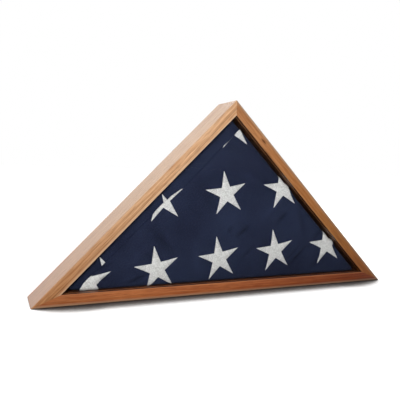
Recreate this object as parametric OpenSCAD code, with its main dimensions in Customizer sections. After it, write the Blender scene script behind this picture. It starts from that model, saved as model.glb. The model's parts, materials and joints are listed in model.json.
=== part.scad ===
// Triangular display case for a flag folded into a right-angled triangle.
// X runs along the base, Y from the glazed front to the back, Z up.
// The origin is the middle of the case's footprint, on the surface it stands on.

/* [Case] */
// Outer width along the base; the height is half of it
case_w = 680; // [520:1:800]
// Depth of the three boards, front edge to back edge
board_d = 76; // [64:1:110]
// Thickness of the three boards
board_t = 19; // [16:0.5:25]

/* [Corner joints] */
// Length of the beech biscuit in each mitre
biscuit_len = 47; // [30:1:47]
// Width of a biscuit, half of it in each board
biscuit_w = 15; // [12:0.5:18]
// Thickness of a biscuit
biscuit_t = 4; // [3:0.5:5]
// Distance from the inside corner to the middle of the biscuit, along the mitre
biscuit_from_inside = 12; // [10:0.5:14]
// Clearance round a biscuit in its slot
biscuit_fit = 0.15; // [0.05:0.05:0.3]

/* [Glazing] */
// Thickness of the glass
glass_t = 2.5; // [2:0.1:4]
// Distance from the front edges back to the glazing groove
glass_setback = 6; // [4:0.5:10]
// Depth of the groove that holds the glass
groove_depth = 6; // [4:0.5:8]
// Clearance between the glass and each wall of its groove
glass_fit = 0.2; // [0.1:0.05:0.3]

/* [Back panel] */
// Thickness of the plywood panel
panel_t = 5; // [3:0.5:8]
// Width of the rebate that the panel sits in
rebate_w = 7; // [5:0.5:8]
// Gap round the edge of the panel
panel_fit = 0.5; // [0.2:0.1:0.9]

/* [Flag] */
// Distance from the back of the glass to the front of the flag
flag_front_gap = 6.3; // [5:0.1:12]
// Gap between the flag and the sloping boards
flag_side_gap = 4; // [1:0.5:8]
// Gap between the back of the flag and the panel
flag_back_gap = 0.8; // [0.3:0.1:0.9]
// Clearance under the flag, where it rests on the base board
flag_rest_gap = 0.3; // [0.2:0.1:0.5]
// Radius of the flag's three folded corners
flag_corner_r = 9; // [4:1:16]

/* [Turn buttons] */
// Radius of the button round its screw
button_hub_r = 5; // [4:0.25:5.5]
// Distance from the screw to the middle of the tongue's round tip
button_reach = 20; // [14:0.5:30]
// Width of the tongue
button_tongue_w = 7; // [5:0.5:8]
// Thickness of the brass sheet
button_t = 1.5; // [1:0.1:1.7]
// Running clearance of a button on its screw
button_bore_fit = 0.08; // [0.02:0.01:0.1]
// Gap under a button, and again under the screw's head
button_gap = 0.2; // [0.1:0.05:0.3]
// Distance of the base board's buttons from the middle
base_button_x = 150; // [60:5:180]
// Distance along each sloping board from the apex to its button
leg_button_from_apex = 250; // [200:5:280]

/* [Screws] */
// Diameter of a screw's shank
screw_d = 3.5; // [3:0.1:4]
// Length of a screw below its head
screw_len = 16; // [10:1:20]
// Diameter of the pan head
head_d = 7; // [6:0.1:8]
// Height of the pan head
head_h = 1.9; // [1.5:0.1:2]
// Width of one arm of the cross recess
recess_w = 0.9; // [0.6:0.1:1.2]
// Span of the cross recess
recess_span = 3.8; // [3:0.1:4.5]
// Depth of the cross recess
recess_depth = 1.1; // [0.8:0.1:1.4]
// Clearance of a shank in its hole in the wood
pilot_fit = 0.05; // [0.02:0.01:0.1]

/* [Ring hangers] */
// Distance along each sloping board from the apex to the ring's hinge
hanger_from_apex = 120; // [80:5:150]
// Width of the strap
strap_w = 7; // [5:0.5:7]
// Thickness of the strap
strap_t = 0.8; // [0.6:0.1:0.8]
// Distance from the ring's hinge to the strap's screw
strap_screw_x = 17; // [16:0.5:22]
// Diameter of the ring's wire
wire_d = 1.8; // [1.5:0.1:1.8]
// Running clearance of the ring's bar in the strap's roll
wire_fit = 0.1; // [0.05:0.01:0.1]
// Wall of the strap's roll
roll_wall = 0.9; // [0.8:0.05:0.95]
// Gap inside the ring on each side of the strap
ring_side_gap = 0.5; // [0.3:0.05:0.6]
// Length of the ring's straight sides
ring_leg = 4; // [3:0.5:10]
// Radius of the wire's two square corners
ring_corner_r = 1.8; // [1.5:0.1:2.5]

/* [Bumpers] */
// Diameter of the rubber bumpers that keep the hardware off a wall
bumper_d = 10; // [8:0.5:11]
// Height of a bumper
bumper_h = 4; // [4:0.1:6]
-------
→ What is asked: Give again, word for word, the lines of the listing, starting at its first line and ending with the line containing "glass_fit = 0.2; // [0.1:0.05:0.3]".

→ Finished exercise:
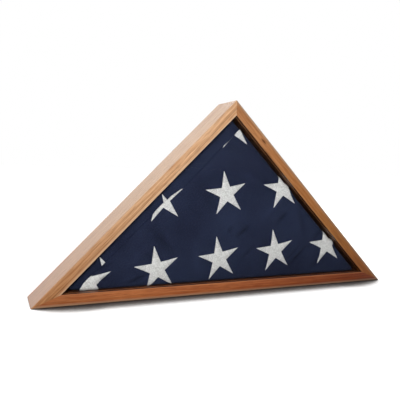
Recreate this object as parametric OpenSCAD code, with its main dimensions in Customizer sections. After it, write the Blender scene script behind this picture. It starts from that model, saved as model.glb. The model's parts, materials and joints are listed in model.json.
=== part.scad ===
// Triangular display case for a flag folded into a right-angled triangle.
// X runs along the base, Y from the glazed front to the back, Z up.
// The origin is the middle of the case's footprint, on the surface it stands on.

/* [Case] */
// Outer width along the base; the height is half of it
case_w = 680; // [520:1:800]
// Depth of the three boards, front edge to back edge
board_d = 76; // [64:1:110]
// Thickness of the three boards
board_t = 19; // [16:0.5:25]

/* [Corner joints] */
// Length of the beech biscuit in each mitre
biscuit_len = 47; // [30:1:47]
// Width of a biscuit, half of it in each board
biscuit_w = 15; // [12:0.5:18]
// Thickness of a biscuit
biscuit_t = 4; // [3:0.5:5]
// Distance from the inside corner to the middle of the biscuit, along the mitre
biscuit_from_inside = 12; // [10:0.5:14]
// Clearance round a biscuit in its slot
biscuit_fit = 0.15; // [0.05:0.05:0.3]

/* [Glazing] */
// Thickness of the glass
glass_t = 2.5; // [2:0.1:4]
// Distance from the front edges back to the glazing groove
glass_setback = 6; // [4:0.5:10]
// Depth of the groove that holds the glass
groove_depth = 6; // [4:0.5:8]
// Clearance between the glass and each wall of its groove
glass_fit = 0.2; // [0.1:0.05:0.3]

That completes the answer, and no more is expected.